§ **Data extract**:
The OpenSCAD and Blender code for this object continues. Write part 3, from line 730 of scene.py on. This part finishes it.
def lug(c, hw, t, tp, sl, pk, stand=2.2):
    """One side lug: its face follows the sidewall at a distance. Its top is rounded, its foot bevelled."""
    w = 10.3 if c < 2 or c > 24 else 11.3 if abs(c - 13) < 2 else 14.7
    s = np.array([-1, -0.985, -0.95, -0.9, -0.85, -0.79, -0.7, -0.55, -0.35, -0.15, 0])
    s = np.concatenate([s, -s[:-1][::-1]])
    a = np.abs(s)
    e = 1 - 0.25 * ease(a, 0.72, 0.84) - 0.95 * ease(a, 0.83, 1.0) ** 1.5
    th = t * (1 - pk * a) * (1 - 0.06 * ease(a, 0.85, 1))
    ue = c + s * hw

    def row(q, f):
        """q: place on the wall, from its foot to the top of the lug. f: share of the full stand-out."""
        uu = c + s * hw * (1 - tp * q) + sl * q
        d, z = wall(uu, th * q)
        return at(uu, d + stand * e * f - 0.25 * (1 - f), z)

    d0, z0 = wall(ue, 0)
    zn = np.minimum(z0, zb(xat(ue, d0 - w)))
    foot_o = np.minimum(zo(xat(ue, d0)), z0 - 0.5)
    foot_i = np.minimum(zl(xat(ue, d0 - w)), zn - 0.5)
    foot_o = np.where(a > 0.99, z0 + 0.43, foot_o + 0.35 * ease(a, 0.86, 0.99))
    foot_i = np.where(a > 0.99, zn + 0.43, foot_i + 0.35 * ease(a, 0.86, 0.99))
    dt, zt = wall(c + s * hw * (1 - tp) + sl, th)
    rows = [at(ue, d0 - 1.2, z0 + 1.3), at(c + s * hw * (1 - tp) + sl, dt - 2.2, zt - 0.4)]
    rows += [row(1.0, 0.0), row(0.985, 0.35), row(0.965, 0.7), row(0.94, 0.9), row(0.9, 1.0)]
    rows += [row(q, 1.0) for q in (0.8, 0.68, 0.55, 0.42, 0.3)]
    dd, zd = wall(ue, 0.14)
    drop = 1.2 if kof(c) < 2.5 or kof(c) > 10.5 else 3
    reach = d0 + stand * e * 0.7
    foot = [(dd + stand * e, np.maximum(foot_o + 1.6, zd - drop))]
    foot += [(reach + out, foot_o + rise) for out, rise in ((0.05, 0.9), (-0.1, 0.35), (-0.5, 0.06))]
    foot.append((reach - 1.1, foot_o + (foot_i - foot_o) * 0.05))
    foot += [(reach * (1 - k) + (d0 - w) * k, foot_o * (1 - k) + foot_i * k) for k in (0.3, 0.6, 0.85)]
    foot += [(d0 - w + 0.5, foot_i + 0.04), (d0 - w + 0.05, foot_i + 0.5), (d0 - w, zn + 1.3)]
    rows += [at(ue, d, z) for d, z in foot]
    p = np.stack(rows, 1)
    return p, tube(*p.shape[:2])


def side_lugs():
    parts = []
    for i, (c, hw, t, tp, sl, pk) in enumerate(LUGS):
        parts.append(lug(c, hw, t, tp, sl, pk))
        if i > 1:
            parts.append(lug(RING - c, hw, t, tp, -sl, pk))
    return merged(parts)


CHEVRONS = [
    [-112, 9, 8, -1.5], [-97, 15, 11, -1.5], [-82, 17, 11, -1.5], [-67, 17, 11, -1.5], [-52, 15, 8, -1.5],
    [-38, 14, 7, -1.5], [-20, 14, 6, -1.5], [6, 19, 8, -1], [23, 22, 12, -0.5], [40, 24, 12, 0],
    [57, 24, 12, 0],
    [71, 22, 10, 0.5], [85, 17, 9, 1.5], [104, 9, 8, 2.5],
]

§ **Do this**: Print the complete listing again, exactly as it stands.

§ **Exercise solution**:
The OpenSCAD and Blender code for this object continues. Write part 3, from line 730 of scene.py on. This part finishes it.
def lug(c, hw, t, tp, sl, pk, stand=2.2):
    """One side lug: its face follows the sidewall at a distance. Its top is rounded, its foot bevelled."""
    w = 10.3 if c < 2 or c > 24 else 11.3 if abs(c - 13) < 2 else 14.7
    s = np.array([-1, -0.985, -0.95, -0.9, -0.85, -0.79, -0.7, -0.55, -0.35, -0.15, 0])
    s = np.concatenate([s, -s[:-1][::-1]])
    a = np.abs(s)
    e = 1 - 0.25 * ease(a, 0.72, 0.84) - 0.95 * ease(a, 0.83, 1.0) ** 1.5
    th = t * (1 - pk * a) * (1 - 0.06 * ease(a, 0.85, 1))
    ue = c + s * hw

    def row(q, f):
        """q: place on the wall, from its foot to the top of the lug. f: share of the full stand-out."""
        uu = c + s * hw * (1 - tp * q) + sl * q
        d, z = wall(uu, th * q)
        return at(uu, d + stand * e * f - 0.25 * (1 - f), z)

    d0, z0 = wall(ue, 0)
    zn = np.minimum(z0, zb(xat(ue, d0 - w)))
    foot_o = np.minimum(zo(xat(ue, d0)), z0 - 0.5)
    foot_i = np.minimum(zl(xat(ue, d0 - w)), zn - 0.5)
    foot_o = np.where(a > 0.99, z0 + 0.43, foot_o + 0.35 * ease(a, 0.86, 0.99))
    foot_i = np.where(a > 0.99, zn + 0.43, foot_i + 0.35 * ease(a, 0.86, 0.99))
    dt, zt = wall(c + s * hw * (1 - tp) + sl, th)
    rows = [at(ue, d0 - 1.2, z0 + 1.3), at(c + s * hw * (1 - tp) + sl, dt - 2.2, zt - 0.4)]
    rows += [row(1.0, 0.0), row(0.985, 0.35), row(0.965, 0.7), row(0.94, 0.9), row(0.9, 1.0)]
    rows += [row(q, 1.0) for q in (0.8, 0.68, 0.55, 0.42, 0.3)]
    dd, zd = wall(ue, 0.14)
    drop = 1.2 if kof(c) < 2.5 or kof(c) > 10.5 else 3
    reach = d0 + stand * e * 0.7
    foot = [(dd + stand * e, np.maximum(foot_o + 1.6, zd - drop))]
    foot += [(reach + out, foot_o + rise) for out, rise in ((0.05, 0.9), (-0.1, 0.35), (-0.5, 0.06))]
    foot.append((reach - 1.1, foot_o + (foot_i - foot_o) * 0.05))
    foot += [(reach * (1 - k) + (d0 - w) * k, foot_o * (1 - k) + foot_i * k) for k in (0.3, 0.6, 0.85)]
    foot += [(d0 - w + 0.5, foot_i + 0.04), (d0 - w + 0.05, foot_i + 0.5), (d0 - w, zn + 1.3)]
    rows += [at(ue, d, z) for d, z in foot]
    p = np.stack(rows, 1)
    return p, tube(*p.shape[:2])


def side_lugs():
    parts = []
    for i, (c, hw, t, tp, sl, pk) in enumerate(LUGS):
        parts.append(lug(c, hw, t, tp, sl, pk))
        if i > 1:
            parts.append(lug(RING - c, hw, t, tp, -sl, pk))
    return merged(parts)


CHEVRONS = [
    [-112, 9, 8, -1.5], [-97, 15, 11, -1.5], [-82, 17, 11, -1.5], [-67, 17, 11, -1.5], [-52, 15, 8, -1.5],
    [-38, 14, 7, -1.5], [-20, 14, 6, -1.5], [6, 19, 8, -1], [23, 22, 12, -0.5], [40, 24, 12, 0],
    [57, 24, 12, 0],
    [71, 22, 10, 0.5], [85, 17, 9, 1.5], [104, 9, 8, 2.5],
]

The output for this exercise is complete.